Exercise details: Reproduce the listing that follows with no differences at all.

Dataset content:
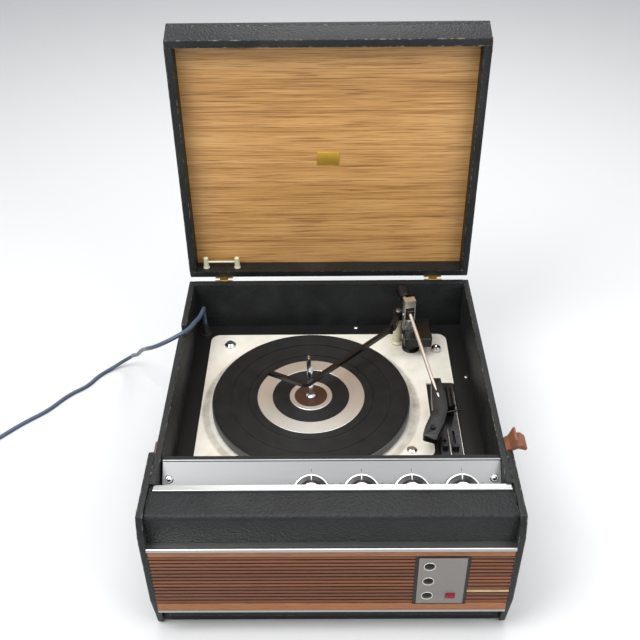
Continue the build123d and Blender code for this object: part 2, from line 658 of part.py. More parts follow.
def make_deck():
    """The motor board, the cream unit plate and what stands on it."""
    board = slab((-INNER_X, INNER_X), (PANEL_BACK_Y + CROSS_BOARD_T, INNER_BACK_Y), (DECK_Z - MOTOR_BOARD_T, DECK_Z))
    cut_out = fillet(
        slab((-158, 128), (-80, 168), (DECK_Z - 20, DECK_Z + 5)).edges().filter_by(Axis.Z), 22.0
    )
    grommet_x, grommet_y = CORD_ROUTE[0][0], CORD_ROUTE[0][1]
    board -= cut_out
    board -= post(grommet_x, grommet_y, (DECK_Z - 20, DECK_Z + 5), CORD_R + 2.5)
    save("motor_board", board)

    plate = drawn_z(
        [
            (PLATE_LEFT, PLATE_FRONT_Y),
            (PLATE_STEP_X, PLATE_FRONT_Y),
            (PLATE_STEP_X, PLATE_CORNER_Y),
            (PLATE_CORNER_X, PLATE_CORNER_Y),
            (PLATE_CORNER_X, ESCUTCHEON_BACK_Y + 0.5),
            (PLATE_RIGHT, ESCUTCHEON_BACK_Y + 0.5),
            (PLATE_RIGHT, PLATE_BACK_Y),
            (PLATE_LEFT, PLATE_BACK_Y),
        ],
        (DECK_Z, PLATE_TOP),
    )
    corners = plate.edges().filter_by(Axis.Z)
    big = [edge for edge in corners if edge.center().Y > 180 or abs(edge.center().X - PLATE_CORNER_X) < 1]
    big = [edge for edge in big if edge.center().Y > 180 or edge.center().Y < 0]
    plate = fillet(big, 14.0)
    plate -= turned(
        [(138, PLATE_TOP), (144, PLATE_TOP - 1.0), (150, PLATE_TOP)], PLATTER_X, PLATTER_Y
    )
    plate -= post(PULLEY_X, PULLEY_Y, (DECK_Z - 5, PLATE_TOP + 5), PULLEY_R + 4)
    plate -= post(PLATTER_X, PLATTER_Y, (DECK_Z - 5, PLATE_TOP + 5), SPINDLE_R)
    plate += turned(
        [(SPINDLE_R, DECK_Z - 18), (BOSS_R, DECK_Z - 18), (BOSS_R, 136.95), (SPINDLE_R, 136.95)],
        PLATTER_X,
        PLATTER_Y,
    )
    stud = turned(
        [(0, PLATE_TOP), (6, PLATE_TOP), (6, 137.9), (3, 137.9), (3, 146.4), (0, 146.4)], IDLER_X, IDLER_Y
    )
    save("unit_plate", plate, stud)

    escutcheon = slab(
        (ESCUTCHEON_LEFT, ESCUTCHEON_RIGHT),
        (ESCUTCHEON_FRONT_Y, ESCUTCHEON_BACK_Y),
        (DECK_Z, DECK_Z + ESCUTCHEON_T),
    )
    escutcheon = fillet(escutcheon.edges().filter_by(Axis.Z), 3.0)
    escutcheon = chamfer(escutcheon.faces().sort_by(Axis.Z)[-1].edges(), 0.8)
    levers = {
        "speed_lever": (SPEED_LEVER, SPEED_TRAVEL, 9.0),
        "start_lever": (START_LEVER, START_TRAVEL, 7.0),
    }
    for name, (place, travel, width) in levers.items():
        x, y = place
        slot_x = (x - LEVER_SLOT_W / 2, x + LEVER_SLOT_W / 2)
        escutcheon -= slab(slot_x, (y - 3.3, y + travel + 3.3), (DECK_Z - 1, DECK_Z + 10))
        top = DECK_Z + ESCUTCHEON_T
        stem = slab(
            (slot_x[0] + 0.15, slot_x[1] - 0.15), (y - 3.0, y + 3.0), (DECK_Z + 0.3, top + 1)
        )
        grip = slab((x - width / 2, x + width / 2), (y - 3.0, y + 3.0), (top + 0.3, top + 6.3))
        grip = fillet(grip.faces().sort_by(Axis.Z)[-1].edges(), 1.2)
        save(name, stem + grip)
    rest_x = (155.0, 167.5)
    rest_y = (4.0, 40.0)
    rest_z = (DECK_Z + ESCUTCHEON_T, 158.0)
    rest = slab(rest_x, rest_y, rest_z)
    rest = fillet(rest.edges().filter_by(Axis.Z), 2.5)
    groove = rod((161.2, rest_y[0] - 1, 160.0), (161.2, rest_y[1] + 1, 160.0), 4.6)
    save("escutcheon", escutcheon, rest - groove)

    mountings = [
        domed_screw(-147, 160, PLATE_TOP, 8.0, 6.0),
        domed_screw(106, -57, PLATE_TOP, 6.5, 4.0),
        turned([(0, 0), (7.5, 0), (6.8, 5.5), (3, 6.5), (0, 5.0)], 157, 146.5).moved(
            Location((0, 0, PLATE_TOP))
        ),
        domed_screw(195.0, 88, DECK_Z, 3.6, 3.0),
        domed_screw(41, 203, DECK_Z, 3.6, 3.0),
    ]
    save("deck_mountings", *mountings)

    shaft_gap = 0.05
    motor_top = 116.0
    block = slab((-30, 30), (-24, 24), (motor_top - 24, motor_top))
    block = fillet(block.edges().filter_by(Axis.Z), 4.0)
    block = Pos(PULLEY_X, PULLEY_Y, 0) * block
    block -= post(PULLEY_X, PULLEY_Y, (motor_top - 30, motor_top + 5), 1.6 + shaft_gap)
    coil = Pos(PULLEY_X, PULLEY_Y + 24, motor_top - 12) * Box(
        26, 22, 20, align=(Align.CENTER, Align.MIN, Align.CENTER)
    )
    legs = [
        post(PULLEY_X + dx, PULLEY_Y + dy, (motor_top, DECK_Z), 3.0)
        for dx, dy in ((-24, -18), (24, -18), (0, 20))
    ]
    save("motor", block, fillet(coil.edges().filter_by(Axis.X), 4.0), *legs)

    pulley = turned(
        [
            (0, motor_top - 22),
            (1.6, motor_top - 22),
            (1.6, 136),
            (PULLEY_R + 1.6, 136),
            (PULLEY_R + 1.6, 140),
            (PULLEY_R, 140),
            (PULLEY_R, 146),
            (0, 146),
        ],
        PULLEY_X,
        PULLEY_Y,
    )
    save("motor_pulley", pulley)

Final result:
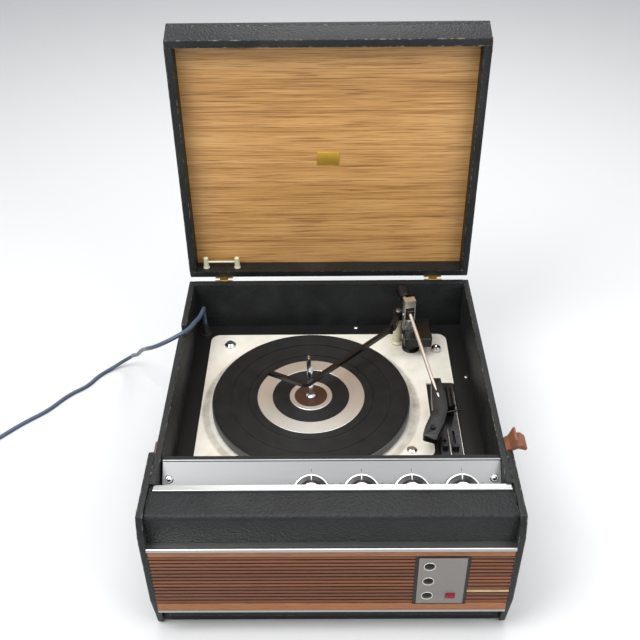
Continue the build123d and Blender code for this object: part 2, from line 658 of part.py. More parts follow.
def make_deck():
    """The motor board, the cream unit plate and what stands on it."""
    board = slab((-INNER_X, INNER_X), (PANEL_BACK_Y + CROSS_BOARD_T, INNER_BACK_Y), (DECK_Z - MOTOR_BOARD_T, DECK_Z))
    cut_out = fillet(
        slab((-158, 128), (-80, 168), (DECK_Z - 20, DECK_Z + 5)).edges().filter_by(Axis.Z), 22.0
    )
    grommet_x, grommet_y = CORD_ROUTE[0][0], CORD_ROUTE[0][1]
    board -= cut_out
    board -= post(grommet_x, grommet_y, (DECK_Z - 20, DECK_Z + 5), CORD_R + 2.5)
    save("motor_board", board)

    plate = drawn_z(
        [
            (PLATE_LEFT, PLATE_FRONT_Y),
            (PLATE_STEP_X, PLATE_FRONT_Y),
            (PLATE_STEP_X, PLATE_CORNER_Y),
            (PLATE_CORNER_X, PLATE_CORNER_Y),
            (PLATE_CORNER_X, ESCUTCHEON_BACK_Y + 0.5),
            (PLATE_RIGHT, ESCUTCHEON_BACK_Y + 0.5),
            (PLATE_RIGHT, PLATE_BACK_Y),
            (PLATE_LEFT, PLATE_BACK_Y),
        ],
        (DECK_Z, PLATE_TOP),
    )
    corners = plate.edges().filter_by(Axis.Z)
    big = [edge for edge in corners if edge.center().Y > 180 or abs(edge.center().X - PLATE_CORNER_X) < 1]
    big = [edge for edge in big if edge.center().Y > 180 or edge.center().Y < 0]
    plate = fillet(big, 14.0)
    plate -= turned(
        [(138, PLATE_TOP), (144, PLATE_TOP - 1.0), (150, PLATE_TOP)], PLATTER_X, PLATTER_Y
    )
    plate -= post(PULLEY_X, PULLEY_Y, (DECK_Z - 5, PLATE_TOP + 5), PULLEY_R + 4)
    plate -= post(PLATTER_X, PLATTER_Y, (DECK_Z - 5, PLATE_TOP + 5), SPINDLE_R)
    plate += turned(
        [(SPINDLE_R, DECK_Z - 18), (BOSS_R, DECK_Z - 18), (BOSS_R, 136.95), (SPINDLE_R, 136.95)],
        PLATTER_X,
        PLATTER_Y,
    )
    stud = turned(
        [(0, PLATE_TOP), (6, PLATE_TOP), (6, 137.9), (3, 137.9), (3, 146.4), (0, 146.4)], IDLER_X, IDLER_Y
    )
    save("unit_plate", plate, stud)

    escutcheon = slab(
        (ESCUTCHEON_LEFT, ESCUTCHEON_RIGHT),
        (ESCUTCHEON_FRONT_Y, ESCUTCHEON_BACK_Y),
        (DECK_Z, DECK_Z + ESCUTCHEON_T),
    )
    escutcheon = fillet(escutcheon.edges().filter_by(Axis.Z), 3.0)
    escutcheon = chamfer(escutcheon.faces().sort_by(Axis.Z)[-1].edges(), 0.8)
    levers = {
        "speed_lever": (SPEED_LEVER, SPEED_TRAVEL, 9.0),
        "start_lever": (START_LEVER, START_TRAVEL, 7.0),
    }
    for name, (place, travel, width) in levers.items():
        x, y = place
        slot_x = (x - LEVER_SLOT_W / 2, x + LEVER_SLOT_W / 2)
        escutcheon -= slab(slot_x, (y - 3.3, y + travel + 3.3), (DECK_Z - 1, DECK_Z + 10))
        top = DECK_Z + ESCUTCHEON_T
        stem = slab(
            (slot_x[0] + 0.15, slot_x[1] - 0.15), (y - 3.0, y + 3.0), (DECK_Z + 0.3, top + 1)
        )
        grip = slab((x - width / 2, x + width / 2), (y - 3.0, y + 3.0), (top + 0.3, top + 6.3))
        grip = fillet(grip.faces().sort_by(Axis.Z)[-1].edges(), 1.2)
        save(name, stem + grip)
    rest_x = (155.0, 167.5)
    rest_y = (4.0, 40.0)
    rest_z = (DECK_Z + ESCUTCHEON_T, 158.0)
    rest = slab(rest_x, rest_y, rest_z)
    rest = fillet(rest.edges().filter_by(Axis.Z), 2.5)
    groove = rod((161.2, rest_y[0] - 1, 160.0), (161.2, rest_y[1] + 1, 160.0), 4.6)
    save("escutcheon", escutcheon, rest - groove)

    mountings = [
        domed_screw(-147, 160, PLATE_TOP, 8.0, 6.0),
        domed_screw(106, -57, PLATE_TOP, 6.5, 4.0),
        turned([(0, 0), (7.5, 0), (6.8, 5.5), (3, 6.5), (0, 5.0)], 157, 146.5).moved(
            Location((0, 0, PLATE_TOP))
        ),
        domed_screw(195.0, 88, DECK_Z, 3.6, 3.0),
        domed_screw(41, 203, DECK_Z, 3.6, 3.0),
    ]
    save("deck_mountings", *mountings)

    shaft_gap = 0.05
    motor_top = 116.0
    block = slab((-30, 30), (-24, 24), (motor_top - 24, motor_top))
    block = fillet(block.edges().filter_by(Axis.Z), 4.0)
    block = Pos(PULLEY_X, PULLEY_Y, 0) * block
    block -= post(PULLEY_X, PULLEY_Y, (motor_top - 30, motor_top + 5), 1.6 + shaft_gap)
    coil = Pos(PULLEY_X, PULLEY_Y + 24, motor_top - 12) * Box(
        26, 22, 20, align=(Align.CENTER, Align.MIN, Align.CENTER)
    )
    legs = [
        post(PULLEY_X + dx, PULLEY_Y + dy, (motor_top, DECK_Z), 3.0)
        for dx, dy in ((-24, -18), (24, -18), (0, 20))
    ]
    save("motor", block, fillet(coil.edges().filter_by(Axis.X), 4.0), *legs)

    pulley = turned(
        [
            (0, motor_top - 22),
            (1.6, motor_top - 22),
            (1.6, 136),
            (PULLEY_R + 1.6, 136),
            (PULLEY_R + 1.6, 140),
            (PULLEY_R, 140),
            (PULLEY_R, 146),
            (0, 146),
        ],
        PULLEY_X,
        PULLEY_Y,
    )
    save("motor_pulley", pulley)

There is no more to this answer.